Linux Follies: computational fluid dynamics

2023-05-26

GPUs in CFD

In a chat recently, I heard that computational fluid dynamics (CFD) can’t take advantage of GPUs. That seemed a bit doubtful to me, so I looked it up. Seems like there has been some work recently that showed how use of GPUs greatly accelerate CFD workloads.

This press release on OpenACC’s website talks about how a private company (AeroDynamic Solutions, Inc. (ADSCFD)) used OpenACC to give their proprietary CFD solver Code LEO GPU capabilities, with very good speedup.

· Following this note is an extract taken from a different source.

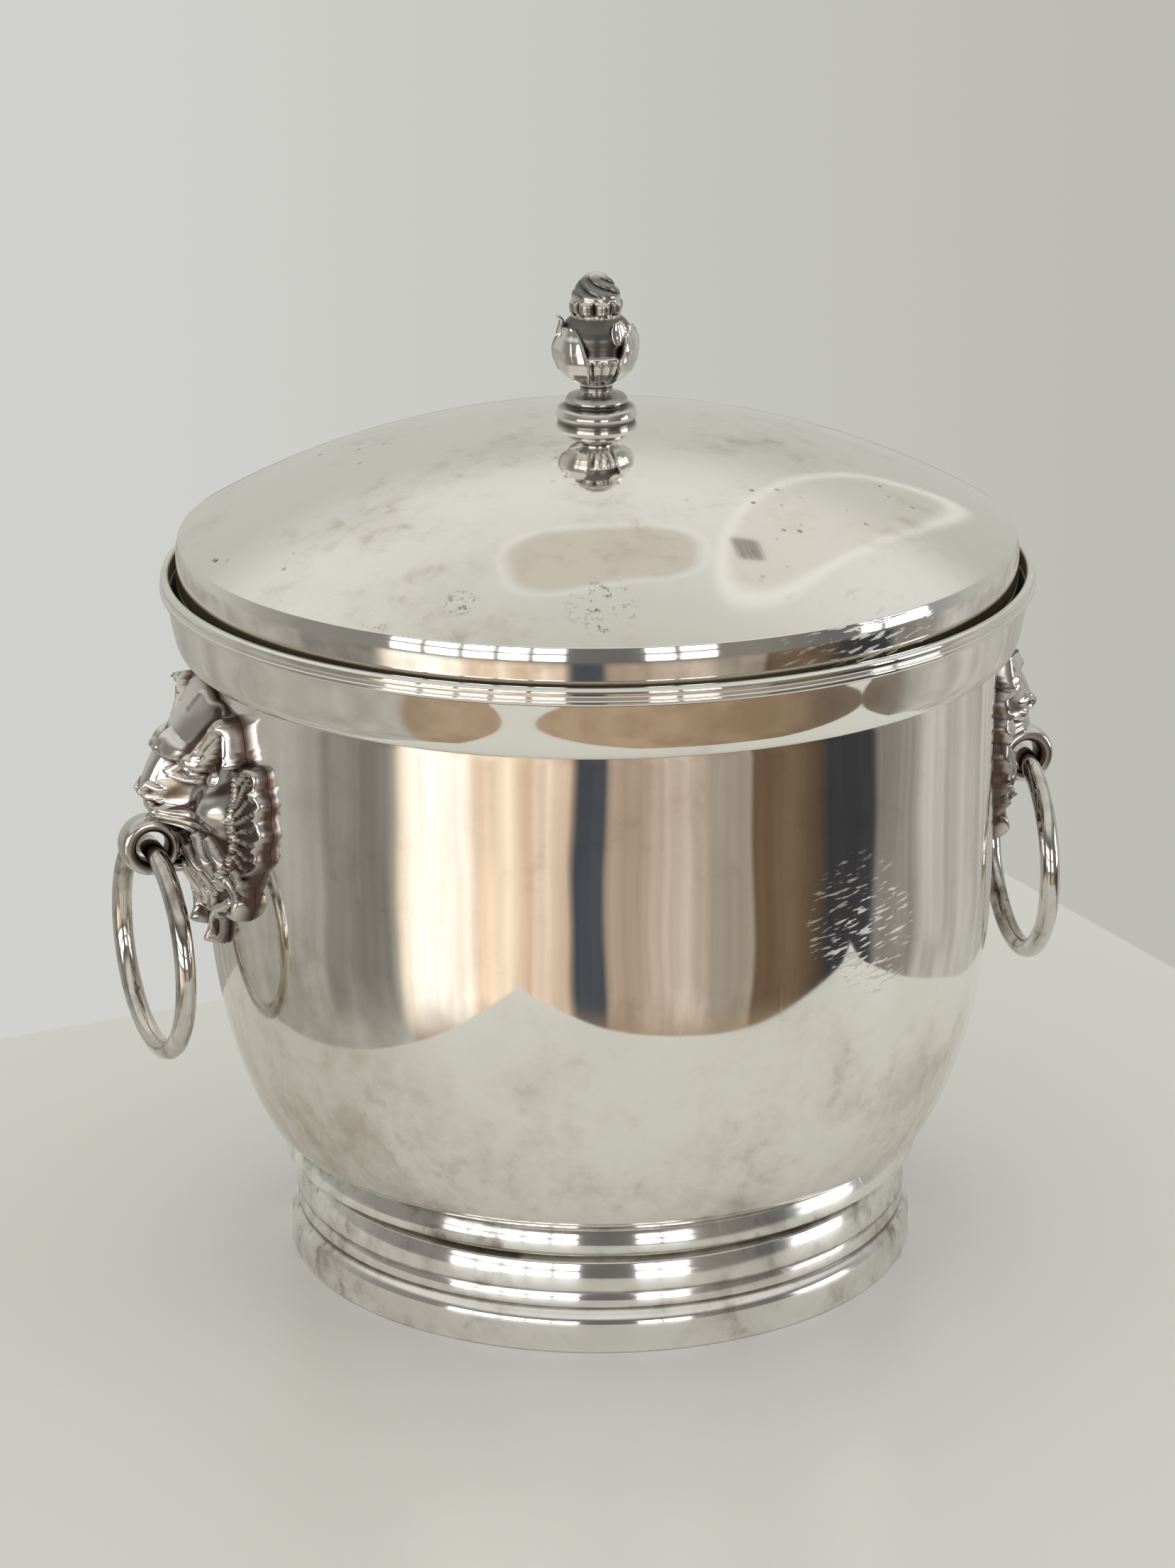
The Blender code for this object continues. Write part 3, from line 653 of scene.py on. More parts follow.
# lengths round the body (s), up (z) and out from its wall (h); one half, repeated on the other side
mask = {
    "middle": (0.0, 115.0),
    "around": 320,
    "across": 100,
    "back": 0.06,
    "skin": 2.3,
    "outline": [
        (0, 146.6), (5, 146.2), (9, 144.0), (12, 144.2), (16, 142.6), (20, 143.2), (22, 140),
        (22.6, 136), (24, 132.2), (27, 133.4), (30.6, 134.8), (32.6, 131.8), (32.0, 128.8),
        (34.2, 126), (32.8, 122.4), (34.4, 118.6), (32.4, 115.2), (33.0, 111.4), (29.6, 108.8),
        (28.2, 106.0), (25.2, 103.6), (25.4, 99.4), (22.8, 94.8), (18.6, 95.4), (15.4, 93.4),
        (11.4, 92.6), (10.0, 87.2), (7.0, 84.2), (4.0, 86.4), (2.6, 89.4), (0, 90.6),
    ],
    # height of the middle line, the share of it that the sides keep, and how far that reaches
    "profile": [
        (84, 1.5, 6.5), (88, 1.8, 7), (93, 2.5, 8), (97, 4.2, 9), (101, 6.4, 10), (105, 7.8, 12),
        (110, 9.0, 12), (113, 11.2, 10), (115.5, 14.2, 8.0), (118, 15.6, 6.8), (121, 16.0, 6.4),
        (124, 15.6, 7.2), (127, 14.5, 8.8), (131, 12.3, 9.6), (135, 10.3, 9.4), (139, 7.9, 8.8),
        (142, 5.4, 8), (146, 2.4, 7),
    ],
    "lumps": [  # s, z, spread round, spread up, height
        (13.5, 119.6, 5.6, 5.4, 5.6), (8.2, 127.8, 3.4, 2.3, -3.4), (8.3, 127.3, 1.9, 1.6, 2.6),
        (0, 121.2, 3.0, 2.0, 0.6), (2.7, 119.3, 0.9, 0.8, -1.8), (4.6, 116.5, 3.0, 2.4, 2.2),
        (18.4, 136.4, 2.6, 3.8, -1.3), (12.4, 141.4, 2.0, 3.0, -1.4),
        (28, 121, 3.6, 7.5, -0.7), (24, 98, 1.9, 2.6, 1.2),
        (6.8, 86.6, 1.8, 2.0, 1.2), (1.4, 94.3, 1.6, 1.2, 0.9), (4.8, 95.2, 1.6, 1.2, 0.9),
        (14, 108, 6.0, 5.0, 3.0), (25.4, 104.6, 1.9, 1.9, 1.2),
    ],
    "strands": [  # points, width, height, beads along it
        ([(2.0, 133.4), (5.4, 131.8), (9.6, 130.4), (13.2, 127.2)], 2.6, 1.5, 0),
        ([(4.9, 127.2), (6.6, 129.0), (9, 129.5), (11.8, 127.4)], 0.8, 1.2, 0),
        ([(5.4, 126.2), (7.4, 125.2), (9.4, 125.3), (11.4, 126.8)], 0.7, 0.9, 0),
        ([(0, 130), (0, 122.6)], 3.4, 0.7, 0),
        ([(3.9, 122.4), (2.4, 123.4), (1.2, 122.0), (1.8, 120.2), (3.6, 119.6)], 0.8, 1.1, 0),
        ([(0, 119.4), (0, 115.0)], 0.55, -1.1, 0),
        ([(0, 113.6), (5.5, 113.3), (9.6, 111.8), (12.2, 109.4)], 1.2, -2.6, 0),
        ([(3.6, 119.0), (9, 118.3), (14, 117.6)], 0.5, -0.5, 0),
        ([(3.8, 117.2), (9, 116.1), (14, 115.4)], 0.5, -0.5, 0),
        ([(4.2, 115.6), (8.4, 114.3), (12.6, 113.6)], 0.5, -0.4, 0),
        ([(11.0, 130.4), (13.0, 134.4), (16.2, 138.8), (20.4, 142.4)], 2.5, 3.9, 0),
        ([(12.0, 133.6), (14.8, 137.8), (19.0, 142)], 0.45, -1.0, 0),
        ([(12.6, 132.2), (15.8, 137), (19.4, 140.9)], 0.45, -1.0, 0),
        ([(20.8, 142.2), (21.6, 137.6), (22.4, 132.2)], 0.9, 3.4, 0),
        ([(24.4, 129), (27.4, 132.6), (30.4, 133.8), (31.8, 131.4), (31.2, 128.6)], 0.8, 1.5, 0),
        ([(30.8, 128.4), (33.2, 126), (31.8, 122.6)], 0.8, 1.4, 0),
        ([(31.6, 122.2), (33.4, 118.6), (31.4, 115.4)], 0.8, 1.4, 0),
        ([(31.2, 115.0), (32.0, 111.4), (28.8, 108.8), (25.6, 107.6)], 0.8, 1.5, 0),
        ([(22.8, 123), (26, 128.6), (29.6, 132.4)], 0.55, 0.9, 0),
        ([(22.8, 121), (27, 125.6), (31.2, 128.2)], 0.55, 0.9, 0),
        ([(22.8, 119), (27.4, 122.2), (32.4, 124.6)], 0.55, 0.9, 0),
        ([(22.8, 117), (27.6, 118.4), (31.4, 121.0)], 0.55, 0.9, 0),
        ([(22.6, 115), (27.0, 114.8), (32.4, 117.4)], 0.55, 0.9, 0),
        ([(22.2, 113), (26.4, 111.4), (31.2, 112.6)], 0.55, 0.9, 0),
        ([(21.6, 111), (25.0, 108.8), (28.6, 109.2)], 0.55, 0.9, 0),
        ([(22.3, 130.5), (22.0, 125), (21.0, 119.4)], 1.1, 1.2, 9),
        ([(21.2, 119), (21.4, 113), (20.2, 107.6), (17, 103.4)], 1.2, 1.5, 15),
        ([(3.4, 141.2), (4.0, 144), (5.2, 146)], 0.7, 0.6, 0),
        ([(1.4, 131.0), (2.0, 133.6), (1.6, 136.2)], 0.7, 0.6, 0),
        ([(10.8, 112.6), (15, 107.8), (15.4, 101.6)], 1.6, 1.6, 0),
        ([(14.4, 112.6), (18.4, 108.6), (18.8, 103.4)], 1.4, 1.5, 0),
        ([(7.4, 108.6), (11, 104.6), (11.6, 99.4)], 1.7, 1.7, 0),
        ([(0, 103.4), (0.4, 98.6), (0, 93.4)], 1.4, 1.3, 0),
        ([(2.9, 103.4), (3.6, 99.0), (2.8, 94.2)], 1.4, 1.3, 0),
        ([(5.8, 103.8), (7.4, 99.4), (6.4, 95.4)], 1.4, 1.4, 0),
        ([(8.8, 102.4), (10.8, 98.6), (9.6, 95.8)], 1.3, 1.3, 0),
        ([(0, 92.6), (3.4, 92.9), (6.2, 93.6)], 1.2, 0.9, 0),
        ([(18.6, 99.0), (15.6, 97.0), (12, 95.4), (8.6, 92.4), (7.2, 89.2), (6.8, 86.4)], 1.5, 1.7, 0),
        ([(19.8, 104.4), (23.2, 100.4), (22.6, 96.4), (19.2, 96.0)], 1.6, 1.8, 0),
        ([(22.0, 106.6), (25.4, 105.4), (25.4, 103)], 1.4, 1.5, 0),
        ([(3.6, 90.6), (4.4, 88.2), (5.4, 86.6)], 0.8, 0.8, 0),
    ],
    "eye": (15.0, 108.2),  # out and up: the middle of the hole that the ring hangs in
    "eyeMiddle": 5.3,
    "eyeThickness": 3.4,
    "eyeWidth": 7.4,
    "jaw": (8.6, 102.9),  # out and up: the middle of the lip under the eye
    "jawSize": (5.6, 3.5, 1.6),
}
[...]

By using OpenACC to GPU-accelerate their commercial flow solver, ADSCFD achieved significant value. They realized dramatically improved performance across multiple use cases with speed-ups ranging from 20 to 300 times, reductions in cost to solution of up to 70%, and access to analyses that were once deemed infeasible to instead being achieved within a typical design cycle.

Similar blog posts from Nvidia and ANSYS+Nvidia last year also show significant speedups (between 12x and 33x) and significant power consumption savings, as well.

Nvidia’s blog post show results from a beta version of ANSYS Fluent and Simcenter STAR-CCM+.

Figure 2 shows the performance of the first release of Simcenter STAR-CCM+ 2022.1 against commonly available CPU-only servers. For the tested benchmark, an NVIDIA GPU-equipped server delivers results almost 20x faster than over 100 cores of CPU.

…
The performance of the Ansys Fluent 2022 beta1 server compared to CPU-only servers shows that Intel Xeon, AMD Rome, and AMD Milan had ~1.1x speedups compared to the NVIDIA A100 PCIe 80GB, which had speedups from 5.2x (one GPU) to an impressive 33x (eight GPUs).

ANSYS’s blog post covers the same result as Nvidia, showing 33x speedup using 8 A100 GPUs. They also do a cost comparison of equal-speed clusters, one using GPUs and the other purely CPUs:

1 NVIDIA A100 GPU ≈ 272 Intel® Xeon® Gold 6242 Cores

Comparing the older V100 GPUs with Intel® Xeon® Gold 6242, the 6x V100 GPU cluster would cost $71,250 while the equivalent CPU-only cluster would cost $500,000, i.e. about one seventh the price.

2020-11-24

New Cerebras wafer-scale single server outperforms Joule supercomputer

From HPC Wire:

Cerebras Systems, a pioneer in high performance artificial intelligence (AI) compute, today announced record-breaking performance on a scientific compute workload. In collaboration with the Department of Energy’s National Energy Technology Laboratory (NETL), Cerebras demonstrated its CS-1 delivering speeds beyond what either CPUs or GPUs are currently able to achieve. Specifically, the CS-1 was 200 times faster than the Joule Supercomputer on the key workload of Computational Fluid Dynamics (CFD).

While Cerebras’s CS-1 system is billed as an AI-focused machine, it outdid the Joule Supercomputer (number 82 in the TOP500) on a non-AI workload. While the Joule cost 10’s of millions of dollars, occupies dozens of racks, and consumes 450 kW of power, the CS-1 fits in only one-third of a rack.

Cerebras has a good write-up on their blog. Gory detail in the preprint: arXiv:2010.03660 [cs.DC].